═════ Supplied information ═════

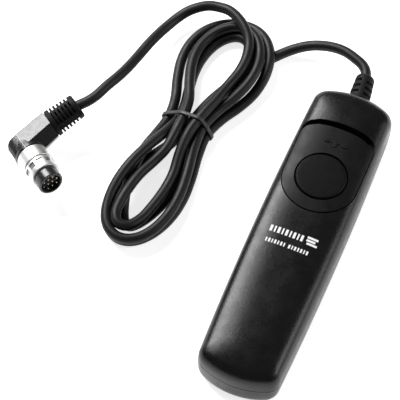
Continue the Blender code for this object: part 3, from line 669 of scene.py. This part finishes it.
# The mark above the button: a small arrow between two bars, moulded 0.3 mm proud of the panel in the
# same plastic. It points the way the lock slides.
MARKS = (((-0.5, 31.9), (0.5, 31.9), (0.5, 33.2), (1.5, 33.2), (0.0, 34.9), (-1.5, 33.2), (-0.5, 33.2)),
         ((-3.8, 32.7), (-2.2, 32.7), (-2.2, 33.9), (-3.8, 33.9)),
         ((2.2, 32.7), (3.8, 32.7), (3.8, 33.9), (2.2, 33.9)))
mark_mesh = bmesh.new()
for outline in MARKS:
    face = mark_mesh.faces.new([mark_mesh.verts.new((px * MM, py * MM, 0.0176)) for px, py in outline])
    raised = bmesh.ops.extrude_face_region(mark_mesh, geom=[face])["geom"]
    lifted = [g for g in raised if isinstance(g, bmesh.types.BMVert)]
    bmesh.ops.translate(mark_mesh, verts=lifted, vec=(0, 0, 0.00098))
mark = new_piece("lock_mark", mark_mesh, panel_look, "lock_slider")
mark_edge = mark.modifiers.new("edges", "BEVEL")
mark_edge.width = 0.00012
mark_edge.segments = 2

# The button: a hollow cap of matt black plastic with a faint dome and a soft rim. It is moulded in
# one piece with the stem that guides it and presses the leaf.
button_look = finish_look("satin_button", (0.0008, 0.0008, 0.001), (0.005, 0.005, 0.0056), (0.40, 0.54),
                          3000.0, 0.0001, patch=70.0, specular=0.1)
profile = [(0, 18.62)]
for i in range(1, 9):
    profile.append((7.6 * i / 8, 18.62 - 0.18 * (i / 8) ** 2))
for i in range(1, 7):
    angle = math.radians(90 * i / 6)
    profile.append((7.6 + 0.7 * math.sin(angle), 17.74 + 0.7 * math.cos(angle)))
profile += [(8.3, 15.7), (6.8, 15.7), (6.8, 17.0), (2.2, 17.0), (2.2, 10.6), (0.9, 9.0), (0, 9.0)]
button = new_piece("button_cap", turn(profile, 96, at(0, BUTTON_Y)), button_look, "release_button",
                   "release_button", smooth=40.0)

# The handset's boot: soft rubber, moulded on the cord and held in the shells' mouth by its flange. It
# tapers, and three short slots on each side of a plain spine let it bend.
BOOT_LEAN = math.radians(5.5)
boot_look = finish_look("boot_rubber", (0.004, 0.004, 0.0046), (0.0075, 0.0075, 0.0085), (0.52, 0.68),
                        3000.0, 0.00005, patch=80.0, specular=0.16)
boot_place = at(0, 54.8) @ Matrix.Rotation(BOOT_LEAN, 4, "Z") @ lengthwise(0, 52.1 - 54.8, 9.0)
profile = [(0, 0), (3.9, 0), (3.9, 1.2), (2.9, 1.2), (2.9, 4.4), (3.55, 4.4), (3.6, 5.2), (3.5, 8.0),
           (3.3, 10.6), (3.15, 12.8)]
for i in range(1, 6):
    angle = math.radians(90 * i / 5)
    profile.append((2.25 + 0.9 * math.cos(angle), 12.8 + 1.3 * math.sin(angle)))
profile += [(1.9, 14.3), (0, 14.3)]
boot = new_piece("handset_strain_relief", turn(profile, 64, boot_place), boot_look, "handset",
                 "handset_boot")
tools = []
for side in (-1, 1):
    for number in range(3):
        low = 5.5 + number * 2.35 + (0.65 if side < 0 else 0.0)
        slot = bmesh.new()
        bmesh.ops.create_cube(slot, size=1.0)
        bmesh.ops.scale(slot, verts=slot.verts, vec=(3.4 * MM, 9.0 * MM, 0.95 * MM))
        bmesh.ops.translate(slot, verts=slot.verts, vec=(side * 2.5 * MM, 0, (low + 0.5) * MM))
        bmesh.ops.transform(slot, matrix=boot_place, verts=slot.verts)
        tools.append(carve(boot, f"cut_slot_{side}_{number}", slot))
settle(boot, tools, 0.00012)

# The plug: a right-angle one of moulded black plastic, with a nickel-plated barrel. It is modelled in
# its own frame, +X out of the barrel and +Y out of the boot, which is then swung, raised and tilted.
PLUG_SWING = math.radians(-39.0)
PLUG_RISE = math.radians(-14.0)
PLUG_TILT = math.radians(17.0)
PLUG = at(-95.4, 0.3, 5.3) @ Matrix.Rotation(PLUG_SWING, 4, "Z")
PLUG = PLUG @ Matrix.Rotation(PLUG_RISE, 4, "Y") @ Matrix.Rotation(PLUG_TILT, 4, "X")
ALONG_BOOT = PLUG @ Matrix.Rotation(math.radians(-90), 4, "X")
OUT = PLUG @ Matrix.Rotation(math.radians(90), 4, "Y")
PLUG_TURN = tuple(PLUG.inverted().to_euler())
plug_look = finish_look("plug_shell", (0.008, 0.008, 0.009), (0.013, 0.013, 0.0145), (0.22, 0.32),
                        3200.0, 0.00006, patch=70.0, specular=0.6)


def six_sided(centre_x, apothem, corner, height):
    """A ring of the housing: six flats with round corners, one flat facing up and back."""
    points = []
    reach = apothem / math.cos(math.radians(30)) - corner / math.cos(math.radians(30))
    for k in range(6):
        heading = 55 + 60 * k
        mid = (centre_x + reach * math.cos(math.radians(heading)), reach * math.sin(math.radians(heading)))
        points += arc(mid[0], mid[1], corner, heading - 30, heading + 30, 4)
    return [Vector((px, height, pz)) * MM for px, pz in points]


# The housing: a moulded six-sided elbow whose back slopes towards the barrel. Half of the barrel's
# round outlet is on it, and half on the cap.
elbow = [six_sided(1.5, 4.95, 0.5, -1.0), six_sided(1.4, 4.95, 0.5, 0.0), six_sided(1.1, 4.9, 0.5, 3.0),
         six_sided(0.5, 4.8, 0.5, 7.0), six_sided(0.0, 4.65, 0.5, 11.1)]
housing = new_piece("plug_elbow", rings_body(elbow, PLUG), plug_look, "handset", "plug_housing")
OUTLET = [(0, 0.6), (5.0, 0.6), (5.0, 3.0), (5.25, 4.6), (5.3, 5.95), (0, 5.95)]


def room(y0, y1):
    """A block of space between two heights of the plug, for keeping what lies in it."""
    bm = bmesh.new()
    bmesh.ops.create_cube(bm, size=1.0)
    bmesh.ops.scale(bm, verts=bm.verts, vec=(0.03, (y1 - y0) * MM, 0.03))
    bmesh.ops.translate(bm, verts=bm.verts, vec=(0, (y0 + y1) / 2 * MM, 0))
    bmesh.ops.transform(bm, matrix=PLUG, verts=bm.verts)
    return bm


tools = [carve(housing, "add_outlet", turn(OUTLET, 72, OUT), "UNION"),
         carve(housing, "keep_upper", room(0.02, 15.0), "INTERSECT")]
settle(housing, tools, 0.00005, 2)

# The cap: closes the elbow's foot in the same plastic, pressed on, with its end drawn in to a soft
# point. It carries the other half of the outlet.
closed_end = [six_sided(1.35, 4.95, 0.5, 1.0), six_sided(1.5, 4.9, 0.5, -0.3),
              six_sided(1.6, 4.85, 0.6, -1.8), six_sided(1.75, 4.65, 0.8, -3.1),
              six_sided(2.0, 4.1, 1.1, -4.2), six_sided(2.3, 3.1, 1.3, -4.95)]
cap = new_piece("plug_back_cap", rings_body(closed_end, PLUG), plug_look, "handset", "plug_end_cap")
tools = [carve(cap, "add_outlet_back", turn(OUTLET, 72, OUT), "UNION"),
         carve(cap, "keep_lower", room(-9.0, -0.04), "INTERSECT")]
settle(cap, tools, 0.00005, 2)

# The plug's boot: soft rubber, moulded on the cord against the elbow. Six thin ribs stand on a core
# beyond a plain band, and four spines join them.
BOOT_RIBS = 6
profile = [(0, 11.15), (4.2, 11.15), (4.2, 11.4), (4.75, 11.4), (4.75, 12.9)]
pitch = (21.9 - 11.4 - 2.4) / BOOT_RIBS
for i in range(BOOT_RIBS):
    y = 12.7 + pitch * i
    outer = 4.7 - 0.08 * i
    profile += [(2.9, y), (2.9, y + pitch * 0.46), (outer, y + pitch * 0.46), (outer, y + pitch)]
profile += [(4.2, 21.5), (3.9, 21.9), (0, 21.9)]
plug_boot = new_piece("plug_strain_relief", turn(profile, 64, ALONG_BOOT), boot_look, "handset",
                      "plug_boot")
spine = bmesh.new()
bmesh.ops.create_cube(spine, size=1.0)
bmesh.ops.scale(spine, verts=spine.verts, vec=(1.1 * MM, 9.6 * MM, 8.5 * MM))
bmesh.ops.translate(spine, verts=spine.verts, vec=(0, 17.0 * MM, 0))
spine_2 = spine.copy()
bmesh.ops.transform(spine, matrix=PLUG @ Matrix.Rotation(math.radians(-8), 4, "Y"), verts=spine.verts)
bmesh.ops.transform(spine_2, matrix=PLUG @ Matrix.Rotation(math.radians(82), 4, "Y"), verts=spine_2.verts)
tools = [carve(plug_boot, "add_spine", spine, "UNION"), carve(plug_boot, "add_spine_2", spine_2, "UNION")]
settle(plug_boot, tools, 0.00010)

# The barrel: a plain nickel-plated collar, and the screw ring in front of it, with shallow windows
# between two rims for the fingers. The windows' cut faces get a darker grey nickel, which is painted shade
# for the hollows.
RING_WINDOWS = 10
nickel = finish_look("nickel_plate", (0.76, 0.755, 0.745), (0.84, 0.835, 0.82), (0.40, 0.50), 0.0,
                     0.000002, metal=1.0, turned=PLUG_TURN, lines=6000.0, patch=120.0)
# A darker grey nickel for the ring's window cuts: painted shade in the hollows.
recess_painted_shade = finish_look("nickel_recess_painted_shade", (0.30, 0.30, 0.30), (0.46, 0.46, 0.45), (0.34, 0.5), 2600.0,
                     0.00002, metal=1.0)
profile = [(0, 6.2), (5.0, 6.2), (5.25, 6.45), (5.25, 10.9), (5.05, 11.2), (0, 11.2)]
collar = new_piece("plug_collar", turn(profile, 96, OUT), nickel, "handset", "barrel_collar")
settle(collar, [], 0.00010)
profile = [(3.5, 11.5), (4.85, 11.5), (5.05, 11.7), (5.05, 15.9), (4.7, 16.4), (3.5, 16.4)]
ring = new_piece("screw_ring", turn(profile, 96, OUT), nickel, "lock_ring", "lock_ring")
tools = []
for number in range(RING_WINDOWS):
    window = bmesh.new()
    bmesh.ops.create_cube(window, size=1.0)
    bmesh.ops.scale(window, verts=window.verts, vec=(2.1 * MM, 2.3 * MM, 1.0 * MM))
    bmesh.ops.translate(window, verts=window.verts, vec=(13.5 * MM, 0, 5.15 * MM))
    round_ring = Matrix.Rotation(math.radians(360 / RING_WINDOWS * number + 20), 4, "X")
    bmesh.ops.transform(window, matrix=PLUG @ round_ring, verts=window.verts)
    # Each window's cut faces keep the darker grey nickel: painted shade.
    tools.append(carve(ring, f"cut_window_{number}", window, look=recess_painted_shade))
settle(ring, tools, 0.00010)

# The nose: a turned sleeve of the plug's black plastic with a soft outer edge. It is fixed in the
# barrel and stands round the recessed insert that carries the pins.
profile = [(0, 11.5), (3.4, 11.5), (3.4, 16.7), (4.0, 16.7), (4.2, 16.9), (4.2, 20.0), (3.95, 20.4),
           (3.5, 20.4), (3.4, 20.25), (3.4, 17.1), (0, 17.1)]
nose = new_piece("plug_nose", turn(profile, 80, OUT), plug_look, "handset", "nose_sleeve")
settle(nose, [], 0.00006)

# What carries over from the frame: screws, keeper, spring, clip, board, contacts, leads, insert and
# pins, each in its own metal or plastic.
steel = finish_look("spring_steel", (0.50, 0.50, 0.51), (0.62, 0.62, 0.63), (0.22, 0.38), 2400.0,
                    0.00001, metal=1.0)
zinc = finish_look("zinc_screw", (0.36, 0.36, 0.38), (0.48, 0.48, 0.50), (0.26, 0.44), 2000.0,
                   0.00002, metal=1.0)
brass = finish_look("spring_brass", (0.74, 0.55, 0.24), (0.84, 0.66, 0.34), (0.20, 0.36), 2200.0,
                    0.00001, metal=1.0)
gold = finish_look("gold_pin", (0.55, 0.50, 0.40), (0.72, 0.67, 0.55), (0.12, 0.24), 5000.0,
                   0.000004, metal=1.0)
board_look = finish_look("board_mask", (0.012, 0.085, 0.03), (0.02, 0.14, 0.05), (0.24, 0.4), 1500.0, 0.00003,
                         patch=260.0)
insert = finish_look("dark_insert", (0.008, 0.008, 0.009), (0.014, 0.014, 0.015), (0.4, 0.55), 3000.0,
                     0.00003)
white_pvc = finish_look("white_lead", (0.72, 0.72, 0.70), (0.82, 0.82, 0.80), (0.4, 0.55), 3000.0, 0.00002)
red_pvc = finish_look("red_lead", (0.42, 0.012, 0.01), (0.56, 0.02, 0.016), (0.4, 0.55), 3000.0, 0.00002)
black_pvc = finish_look("black_lead", (0.014, 0.014, 0.015), (0.022, 0.022, 0.024), (0.4, 0.55), 3000.0,
                        0.00002)
LOOKS = {
    "cover_screw": zinc, "keeper_screw": zinc, "board_screw": zinc, "slider_keeper": steel,
    "stem_clip": steel, "button_spring": steel, "circuit_board": board_look, "contact_block": insert,
    "common_leaf": brass, "focus_contact": brass, "release_contact": brass, "cord_tail": cord_look,
    "wire_common": black_pvc, "wire_focus": white_pvc, "wire_release": red_pvc, "pin_carrier": insert,
    "contact_pin": gold}
for name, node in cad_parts.items():
    for start, look in LOOKS.items():
        if name.startswith(start):
            for place in range(max(1, len(node.data.materials))):
                if place < len(node.data.materials):
                    node.material_slots[place].material = look
                else:
                    node.data.materials.append(look)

═════

• **The task**: Copy every line of the listing where the word "from" appears.

• **In response**:
Continue the Blender code for this object: part 3, from line 669 of scene.py. This part finishes it.
# What carries over from the frame: screws, keeper, spring, clip, board, contacts, leads, insert and